| Exercise |
Can you write out the whole listing exactly?

| Material |

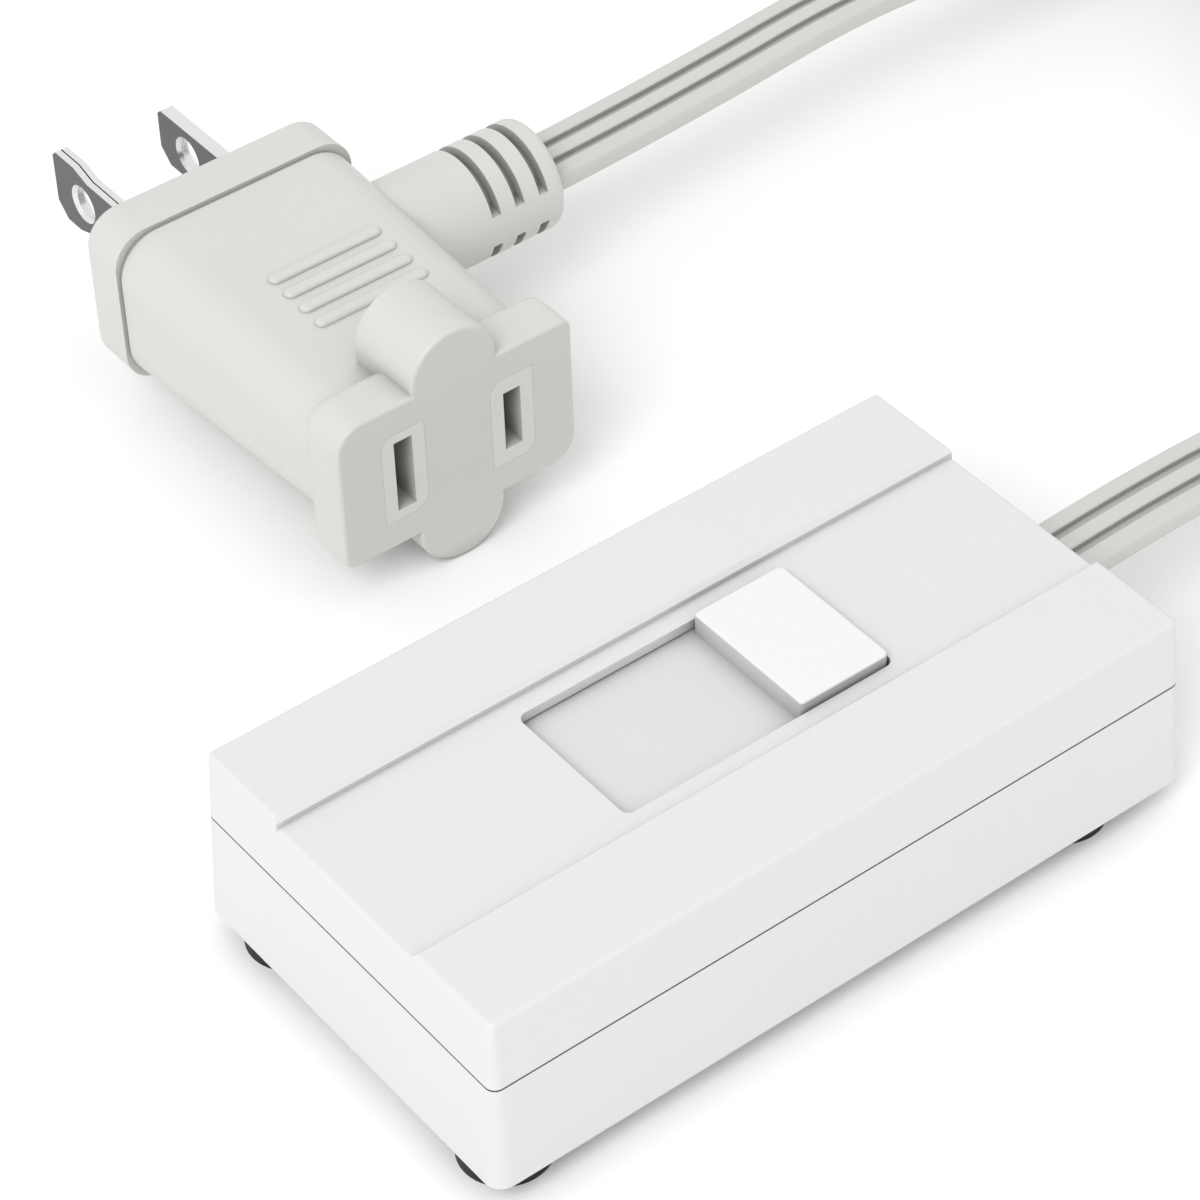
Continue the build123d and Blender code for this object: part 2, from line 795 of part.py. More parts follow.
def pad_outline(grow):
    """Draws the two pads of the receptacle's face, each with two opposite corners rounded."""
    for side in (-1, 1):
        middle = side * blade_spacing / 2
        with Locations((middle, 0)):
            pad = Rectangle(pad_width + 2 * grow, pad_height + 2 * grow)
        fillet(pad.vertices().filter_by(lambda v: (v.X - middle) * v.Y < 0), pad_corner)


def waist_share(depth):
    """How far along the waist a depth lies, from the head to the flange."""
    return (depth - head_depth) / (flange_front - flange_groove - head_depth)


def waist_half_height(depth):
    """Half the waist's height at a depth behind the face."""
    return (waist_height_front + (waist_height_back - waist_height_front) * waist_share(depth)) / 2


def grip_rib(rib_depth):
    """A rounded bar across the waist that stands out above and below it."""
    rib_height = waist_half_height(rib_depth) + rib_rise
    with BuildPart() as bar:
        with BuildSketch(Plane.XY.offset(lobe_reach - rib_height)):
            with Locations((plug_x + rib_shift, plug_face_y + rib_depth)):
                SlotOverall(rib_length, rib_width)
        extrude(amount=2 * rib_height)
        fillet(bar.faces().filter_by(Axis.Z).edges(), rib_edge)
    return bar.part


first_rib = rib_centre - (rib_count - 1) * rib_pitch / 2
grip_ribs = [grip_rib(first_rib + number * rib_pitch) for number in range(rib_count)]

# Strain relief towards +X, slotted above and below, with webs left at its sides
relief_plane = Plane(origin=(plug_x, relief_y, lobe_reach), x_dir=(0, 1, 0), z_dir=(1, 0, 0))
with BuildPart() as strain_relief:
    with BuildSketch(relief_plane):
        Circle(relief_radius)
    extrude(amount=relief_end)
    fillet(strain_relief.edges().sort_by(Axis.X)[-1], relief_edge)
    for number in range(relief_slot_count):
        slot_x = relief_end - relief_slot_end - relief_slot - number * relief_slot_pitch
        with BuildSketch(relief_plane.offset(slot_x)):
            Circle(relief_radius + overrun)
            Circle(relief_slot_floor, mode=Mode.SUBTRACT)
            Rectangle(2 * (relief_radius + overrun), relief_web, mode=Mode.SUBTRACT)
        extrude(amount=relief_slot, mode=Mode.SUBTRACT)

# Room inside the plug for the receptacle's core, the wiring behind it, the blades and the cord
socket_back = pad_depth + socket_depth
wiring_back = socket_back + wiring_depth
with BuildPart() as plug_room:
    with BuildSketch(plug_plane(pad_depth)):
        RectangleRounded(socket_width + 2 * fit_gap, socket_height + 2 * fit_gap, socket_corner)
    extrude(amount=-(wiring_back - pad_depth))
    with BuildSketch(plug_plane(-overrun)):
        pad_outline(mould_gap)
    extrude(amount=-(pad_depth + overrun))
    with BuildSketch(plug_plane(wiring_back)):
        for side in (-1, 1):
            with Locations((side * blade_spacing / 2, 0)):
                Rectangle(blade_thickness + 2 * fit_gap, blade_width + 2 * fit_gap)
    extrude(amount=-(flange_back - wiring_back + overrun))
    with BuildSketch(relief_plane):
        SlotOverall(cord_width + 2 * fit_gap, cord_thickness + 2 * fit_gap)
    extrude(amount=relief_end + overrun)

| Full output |
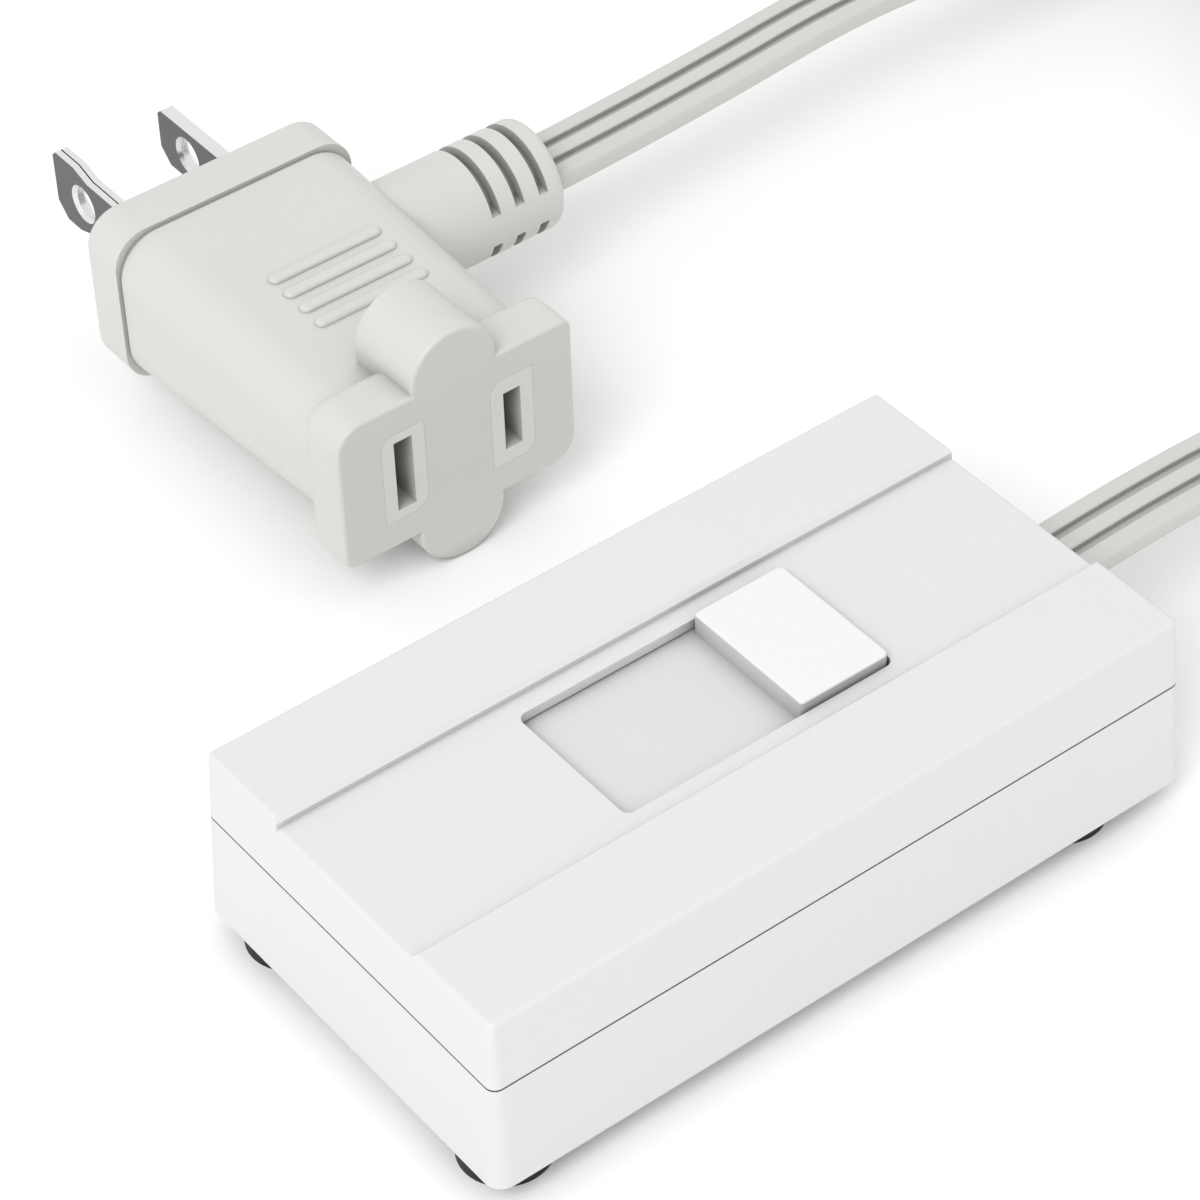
Continue the build123d and Blender code for this object: part 2, from line 795 of part.py. More parts follow.
def pad_outline(grow):
    """Draws the two pads of the receptacle's face, each with two opposite corners rounded."""
    for side in (-1, 1):
        middle = side * blade_spacing / 2
        with Locations((middle, 0)):
            pad = Rectangle(pad_width + 2 * grow, pad_height + 2 * grow)
        fillet(pad.vertices().filter_by(lambda v: (v.X - middle) * v.Y < 0), pad_corner)


def waist_share(depth):
    """How far along the waist a depth lies, from the head to the flange."""
    return (depth - head_depth) / (flange_front - flange_groove - head_depth)


def waist_half_height(depth):
    """Half the waist's height at a depth behind the face."""
    return (waist_height_front + (waist_height_back - waist_height_front) * waist_share(depth)) / 2


def grip_rib(rib_depth):
    """A rounded bar across the waist that stands out above and below it."""
    rib_height = waist_half_height(rib_depth) + rib_rise
    with BuildPart() as bar:
        with BuildSketch(Plane.XY.offset(lobe_reach - rib_height)):
            with Locations((plug_x + rib_shift, plug_face_y + rib_depth)):
                SlotOverall(rib_length, rib_width)
        extrude(amount=2 * rib_height)
        fillet(bar.faces().filter_by(Axis.Z).edges(), rib_edge)
    return bar.part


first_rib = rib_centre - (rib_count - 1) * rib_pitch / 2
grip_ribs = [grip_rib(first_rib + number * rib_pitch) for number in range(rib_count)]

# Strain relief towards +X, slotted above and below, with webs left at its sides
relief_plane = Plane(origin=(plug_x, relief_y, lobe_reach), x_dir=(0, 1, 0), z_dir=(1, 0, 0))
with BuildPart() as strain_relief:
    with BuildSketch(relief_plane):
        Circle(relief_radius)
    extrude(amount=relief_end)
    fillet(strain_relief.edges().sort_by(Axis.X)[-1], relief_edge)
    for number in range(relief_slot_count):
        slot_x = relief_end - relief_slot_end - relief_slot - number * relief_slot_pitch
        with BuildSketch(relief_plane.offset(slot_x)):
            Circle(relief_radius + overrun)
            Circle(relief_slot_floor, mode=Mode.SUBTRACT)
            Rectangle(2 * (relief_radius + overrun), relief_web, mode=Mode.SUBTRACT)
        extrude(amount=relief_slot, mode=Mode.SUBTRACT)

# Room inside the plug for the receptacle's core, the wiring behind it, the blades and the cord
socket_back = pad_depth + socket_depth
wiring_back = socket_back + wiring_depth
with BuildPart() as plug_room:
    with BuildSketch(plug_plane(pad_depth)):
        RectangleRounded(socket_width + 2 * fit_gap, socket_height + 2 * fit_gap, socket_corner)
    extrude(amount=-(wiring_back - pad_depth))
    with BuildSketch(plug_plane(-overrun)):
        pad_outline(mould_gap)
    extrude(amount=-(pad_depth + overrun))
    with BuildSketch(plug_plane(wiring_back)):
        for side in (-1, 1):
            with Locations((side * blade_spacing / 2, 0)):
                Rectangle(blade_thickness + 2 * fit_gap, blade_width + 2 * fit_gap)
    extrude(amount=-(flange_back - wiring_back + overrun))
    with BuildSketch(relief_plane):
        SlotOverall(cord_width + 2 * fit_gap, cord_thickness + 2 * fit_gap)
    extrude(amount=relief_end + overrun)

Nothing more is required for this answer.